(Rows from a 3D modeling dataset)
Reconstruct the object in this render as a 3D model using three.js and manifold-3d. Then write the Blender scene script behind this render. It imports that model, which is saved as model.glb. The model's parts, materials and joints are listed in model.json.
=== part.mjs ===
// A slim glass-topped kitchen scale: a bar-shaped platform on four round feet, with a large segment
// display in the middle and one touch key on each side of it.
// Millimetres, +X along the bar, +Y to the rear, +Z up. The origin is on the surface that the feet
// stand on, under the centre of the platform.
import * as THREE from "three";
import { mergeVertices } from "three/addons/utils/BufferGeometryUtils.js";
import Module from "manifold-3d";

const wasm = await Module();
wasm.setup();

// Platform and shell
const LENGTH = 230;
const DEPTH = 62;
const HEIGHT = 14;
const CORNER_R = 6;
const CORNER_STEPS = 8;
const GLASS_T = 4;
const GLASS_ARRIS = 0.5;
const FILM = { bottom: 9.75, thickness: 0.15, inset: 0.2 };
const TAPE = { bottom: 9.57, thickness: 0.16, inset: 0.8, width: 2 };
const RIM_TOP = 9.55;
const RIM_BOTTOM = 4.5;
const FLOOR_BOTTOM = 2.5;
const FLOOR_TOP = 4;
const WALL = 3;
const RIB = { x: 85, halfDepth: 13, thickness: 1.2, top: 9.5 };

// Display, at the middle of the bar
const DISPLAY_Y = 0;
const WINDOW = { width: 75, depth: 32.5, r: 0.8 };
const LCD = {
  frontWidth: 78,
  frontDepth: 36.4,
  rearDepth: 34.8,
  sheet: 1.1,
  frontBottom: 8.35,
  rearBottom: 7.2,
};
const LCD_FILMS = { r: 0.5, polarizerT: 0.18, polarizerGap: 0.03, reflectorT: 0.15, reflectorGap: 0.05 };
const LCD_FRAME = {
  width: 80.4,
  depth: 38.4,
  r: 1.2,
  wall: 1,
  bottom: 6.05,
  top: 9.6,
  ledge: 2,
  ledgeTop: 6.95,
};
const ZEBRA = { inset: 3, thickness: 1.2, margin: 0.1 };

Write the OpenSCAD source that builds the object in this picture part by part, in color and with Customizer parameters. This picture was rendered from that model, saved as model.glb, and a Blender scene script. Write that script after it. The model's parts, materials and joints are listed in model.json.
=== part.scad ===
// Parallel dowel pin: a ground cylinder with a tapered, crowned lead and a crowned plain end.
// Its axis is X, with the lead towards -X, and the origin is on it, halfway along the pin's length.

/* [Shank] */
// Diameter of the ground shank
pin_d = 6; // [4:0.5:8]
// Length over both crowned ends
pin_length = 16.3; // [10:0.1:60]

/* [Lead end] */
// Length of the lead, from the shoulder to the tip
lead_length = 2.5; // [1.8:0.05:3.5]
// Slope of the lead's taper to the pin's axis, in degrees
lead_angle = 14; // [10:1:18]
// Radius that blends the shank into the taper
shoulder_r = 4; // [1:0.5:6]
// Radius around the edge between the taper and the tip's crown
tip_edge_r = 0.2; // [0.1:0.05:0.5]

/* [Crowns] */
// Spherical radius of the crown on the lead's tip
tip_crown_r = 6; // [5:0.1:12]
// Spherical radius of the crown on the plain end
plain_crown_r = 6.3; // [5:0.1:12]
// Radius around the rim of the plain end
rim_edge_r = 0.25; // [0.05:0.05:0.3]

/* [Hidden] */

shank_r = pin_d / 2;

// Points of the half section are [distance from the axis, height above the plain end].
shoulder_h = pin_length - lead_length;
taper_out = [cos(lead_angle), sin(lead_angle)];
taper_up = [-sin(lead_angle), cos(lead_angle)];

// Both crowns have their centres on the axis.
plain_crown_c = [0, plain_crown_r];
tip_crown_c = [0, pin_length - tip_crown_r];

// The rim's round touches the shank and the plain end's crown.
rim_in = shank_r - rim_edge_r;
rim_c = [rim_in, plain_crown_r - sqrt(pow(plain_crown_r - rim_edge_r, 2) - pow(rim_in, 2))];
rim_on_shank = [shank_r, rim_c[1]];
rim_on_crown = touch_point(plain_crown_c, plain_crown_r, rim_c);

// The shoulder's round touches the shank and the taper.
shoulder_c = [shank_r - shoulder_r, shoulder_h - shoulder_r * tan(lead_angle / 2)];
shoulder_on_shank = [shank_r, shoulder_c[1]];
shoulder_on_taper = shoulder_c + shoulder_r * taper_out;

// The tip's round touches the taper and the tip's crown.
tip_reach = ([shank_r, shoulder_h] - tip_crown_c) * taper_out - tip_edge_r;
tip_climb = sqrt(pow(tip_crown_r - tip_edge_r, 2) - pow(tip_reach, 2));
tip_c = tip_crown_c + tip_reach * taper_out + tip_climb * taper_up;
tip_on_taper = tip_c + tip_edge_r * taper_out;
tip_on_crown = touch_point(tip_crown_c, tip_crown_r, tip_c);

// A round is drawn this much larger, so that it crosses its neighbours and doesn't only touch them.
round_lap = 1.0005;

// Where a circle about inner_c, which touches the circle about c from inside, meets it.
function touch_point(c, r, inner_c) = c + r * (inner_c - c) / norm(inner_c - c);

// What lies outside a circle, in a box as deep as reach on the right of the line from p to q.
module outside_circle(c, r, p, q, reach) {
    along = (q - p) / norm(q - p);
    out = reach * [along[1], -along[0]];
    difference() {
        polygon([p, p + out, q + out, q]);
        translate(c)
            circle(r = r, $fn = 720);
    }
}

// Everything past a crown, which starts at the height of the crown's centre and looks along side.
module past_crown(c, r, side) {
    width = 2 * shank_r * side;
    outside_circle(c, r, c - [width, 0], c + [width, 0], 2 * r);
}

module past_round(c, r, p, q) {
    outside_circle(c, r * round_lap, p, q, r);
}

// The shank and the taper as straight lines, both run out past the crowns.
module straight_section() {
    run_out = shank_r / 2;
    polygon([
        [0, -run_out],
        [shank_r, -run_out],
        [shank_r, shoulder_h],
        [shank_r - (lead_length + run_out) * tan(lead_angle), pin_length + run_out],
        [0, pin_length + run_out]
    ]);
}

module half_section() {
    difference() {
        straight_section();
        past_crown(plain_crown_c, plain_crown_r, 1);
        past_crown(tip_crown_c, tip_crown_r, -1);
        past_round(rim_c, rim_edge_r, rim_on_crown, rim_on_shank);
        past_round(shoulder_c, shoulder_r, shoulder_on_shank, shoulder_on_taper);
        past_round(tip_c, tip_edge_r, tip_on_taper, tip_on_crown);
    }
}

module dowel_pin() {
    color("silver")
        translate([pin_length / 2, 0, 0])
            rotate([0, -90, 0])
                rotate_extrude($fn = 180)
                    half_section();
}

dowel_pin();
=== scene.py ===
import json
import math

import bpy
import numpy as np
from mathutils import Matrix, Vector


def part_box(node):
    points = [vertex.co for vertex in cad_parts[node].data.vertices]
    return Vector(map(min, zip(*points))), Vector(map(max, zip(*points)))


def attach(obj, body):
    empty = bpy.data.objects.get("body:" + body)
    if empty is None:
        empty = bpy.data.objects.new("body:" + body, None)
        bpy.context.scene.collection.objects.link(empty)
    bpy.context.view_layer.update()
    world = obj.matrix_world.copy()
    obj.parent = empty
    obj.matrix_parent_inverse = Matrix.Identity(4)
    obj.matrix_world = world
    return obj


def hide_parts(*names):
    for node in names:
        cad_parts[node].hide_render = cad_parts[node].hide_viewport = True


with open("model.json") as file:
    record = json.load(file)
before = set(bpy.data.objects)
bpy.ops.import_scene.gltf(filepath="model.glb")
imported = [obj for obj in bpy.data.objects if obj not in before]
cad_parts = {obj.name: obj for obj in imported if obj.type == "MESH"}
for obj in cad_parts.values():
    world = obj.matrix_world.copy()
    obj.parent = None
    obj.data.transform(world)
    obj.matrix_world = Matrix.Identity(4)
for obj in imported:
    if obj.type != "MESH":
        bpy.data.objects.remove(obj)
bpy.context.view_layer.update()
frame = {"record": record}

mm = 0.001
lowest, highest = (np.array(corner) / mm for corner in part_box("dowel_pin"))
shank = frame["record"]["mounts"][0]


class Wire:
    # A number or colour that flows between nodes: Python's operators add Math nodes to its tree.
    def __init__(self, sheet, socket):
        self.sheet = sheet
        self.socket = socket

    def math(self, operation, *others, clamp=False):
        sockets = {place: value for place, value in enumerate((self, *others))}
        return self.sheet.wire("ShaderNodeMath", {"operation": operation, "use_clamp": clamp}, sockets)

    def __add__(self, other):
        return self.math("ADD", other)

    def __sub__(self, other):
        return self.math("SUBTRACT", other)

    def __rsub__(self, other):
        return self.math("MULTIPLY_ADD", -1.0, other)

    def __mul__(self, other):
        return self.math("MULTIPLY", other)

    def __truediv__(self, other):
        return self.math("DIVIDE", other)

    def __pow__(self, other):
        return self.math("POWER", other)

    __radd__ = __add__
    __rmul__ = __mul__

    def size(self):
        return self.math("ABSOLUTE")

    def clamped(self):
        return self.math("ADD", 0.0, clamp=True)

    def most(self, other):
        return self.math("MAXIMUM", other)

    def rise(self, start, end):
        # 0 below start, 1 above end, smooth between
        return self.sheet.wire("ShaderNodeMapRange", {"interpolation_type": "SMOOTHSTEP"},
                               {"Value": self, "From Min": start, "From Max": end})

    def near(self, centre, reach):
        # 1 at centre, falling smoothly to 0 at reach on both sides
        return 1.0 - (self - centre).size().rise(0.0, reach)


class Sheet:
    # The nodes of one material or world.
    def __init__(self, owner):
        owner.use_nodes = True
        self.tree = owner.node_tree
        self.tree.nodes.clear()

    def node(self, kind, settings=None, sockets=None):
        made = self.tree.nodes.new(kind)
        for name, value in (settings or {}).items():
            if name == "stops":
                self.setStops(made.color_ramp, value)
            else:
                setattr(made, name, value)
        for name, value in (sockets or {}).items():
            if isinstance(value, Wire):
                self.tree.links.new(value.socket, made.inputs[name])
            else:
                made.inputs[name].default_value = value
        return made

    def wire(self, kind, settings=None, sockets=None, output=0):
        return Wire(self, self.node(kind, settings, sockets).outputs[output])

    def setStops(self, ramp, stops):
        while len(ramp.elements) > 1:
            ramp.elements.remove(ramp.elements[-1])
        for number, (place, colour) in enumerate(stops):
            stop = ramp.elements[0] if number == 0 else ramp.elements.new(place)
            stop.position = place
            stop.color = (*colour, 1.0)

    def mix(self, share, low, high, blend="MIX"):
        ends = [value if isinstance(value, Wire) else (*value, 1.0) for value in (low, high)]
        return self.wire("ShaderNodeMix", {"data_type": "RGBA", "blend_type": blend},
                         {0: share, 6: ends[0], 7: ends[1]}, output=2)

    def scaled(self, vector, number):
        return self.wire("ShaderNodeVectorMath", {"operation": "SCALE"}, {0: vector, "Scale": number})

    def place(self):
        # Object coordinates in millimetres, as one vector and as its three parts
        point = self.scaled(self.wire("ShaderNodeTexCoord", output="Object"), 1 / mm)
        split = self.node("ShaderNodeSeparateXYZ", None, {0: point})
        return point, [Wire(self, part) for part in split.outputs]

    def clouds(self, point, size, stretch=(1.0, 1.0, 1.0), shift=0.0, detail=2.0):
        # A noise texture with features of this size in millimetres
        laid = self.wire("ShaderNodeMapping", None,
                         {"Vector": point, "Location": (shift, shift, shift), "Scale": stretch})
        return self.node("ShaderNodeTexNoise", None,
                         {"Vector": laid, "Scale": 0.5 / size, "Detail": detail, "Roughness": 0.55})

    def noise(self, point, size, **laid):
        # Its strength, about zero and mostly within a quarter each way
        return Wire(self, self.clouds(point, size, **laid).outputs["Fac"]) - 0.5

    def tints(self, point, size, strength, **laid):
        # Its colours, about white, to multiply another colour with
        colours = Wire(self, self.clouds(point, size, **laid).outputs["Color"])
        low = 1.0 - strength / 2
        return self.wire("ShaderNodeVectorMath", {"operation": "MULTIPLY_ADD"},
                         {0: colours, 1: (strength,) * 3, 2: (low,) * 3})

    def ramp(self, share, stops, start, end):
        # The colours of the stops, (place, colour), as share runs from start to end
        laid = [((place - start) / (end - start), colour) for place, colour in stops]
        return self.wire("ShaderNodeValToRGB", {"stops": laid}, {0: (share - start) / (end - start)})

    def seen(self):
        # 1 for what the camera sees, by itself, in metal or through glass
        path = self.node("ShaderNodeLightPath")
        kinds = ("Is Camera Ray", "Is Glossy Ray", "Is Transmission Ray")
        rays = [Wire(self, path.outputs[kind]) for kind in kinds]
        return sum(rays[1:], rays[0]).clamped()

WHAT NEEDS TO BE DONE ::
Set down, exactly and alone, the run of lines from the line that has "module past_round(c, r, p, q)" to the line that has "before = set(bpy.data.objects)".

FINAL RESULT ::
module past_round(c, r, p, q) {
    outside_circle(c, r * round_lap, p, q, r);
}

// The shank and the taper as straight lines, both run out past the crowns.
module straight_section() {
    run_out = shank_r / 2;
    polygon([
        [0, -run_out],
        [shank_r, -run_out],
        [shank_r, shoulder_h],
        [shank_r - (lead_length + run_out) * tan(lead_angle), pin_length + run_out],
        [0, pin_length + run_out]
    ]);
}

module half_section() {
    difference() {
        straight_section();
        past_crown(plain_crown_c, plain_crown_r, 1);
        past_crown(tip_crown_c, tip_crown_r, -1);
        past_round(rim_c, rim_edge_r, rim_on_crown, rim_on_shank);
        past_round(shoulder_c, shoulder_r, shoulder_on_shank, shoulder_on_taper);
        past_round(tip_c, tip_edge_r, tip_on_taper, tip_on_crown);
    }
}

module dowel_pin() {
    color("silver")
        translate([pin_length / 2, 0, 0])
            rotate([0, -90, 0])
                rotate_extrude($fn = 180)
                    half_section();
}

dowel_pin();
=== scene.py ===
import json
import math

import bpy
import numpy as np
from mathutils import Matrix, Vector


def part_box(node):
    points = [vertex.co for vertex in cad_parts[node].data.vertices]
    return Vector(map(min, zip(*points))), Vector(map(max, zip(*points)))


def attach(obj, body):
    empty = bpy.data.objects.get("body:" + body)
    if empty is None:
        empty = bpy.data.objects.new("body:" + body, None)
        bpy.context.scene.collection.objects.link(empty)
    bpy.context.view_layer.update()
    world = obj.matrix_world.copy()
    obj.parent = empty
    obj.matrix_parent_inverse = Matrix.Identity(4)
    obj.matrix_world = world
    return obj


def hide_parts(*names):
    for node in names:
        cad_parts[node].hide_render = cad_parts[node].hide_viewport = True


with open("model.json") as file:
    record = json.load(file)
before = set(bpy.data.objects)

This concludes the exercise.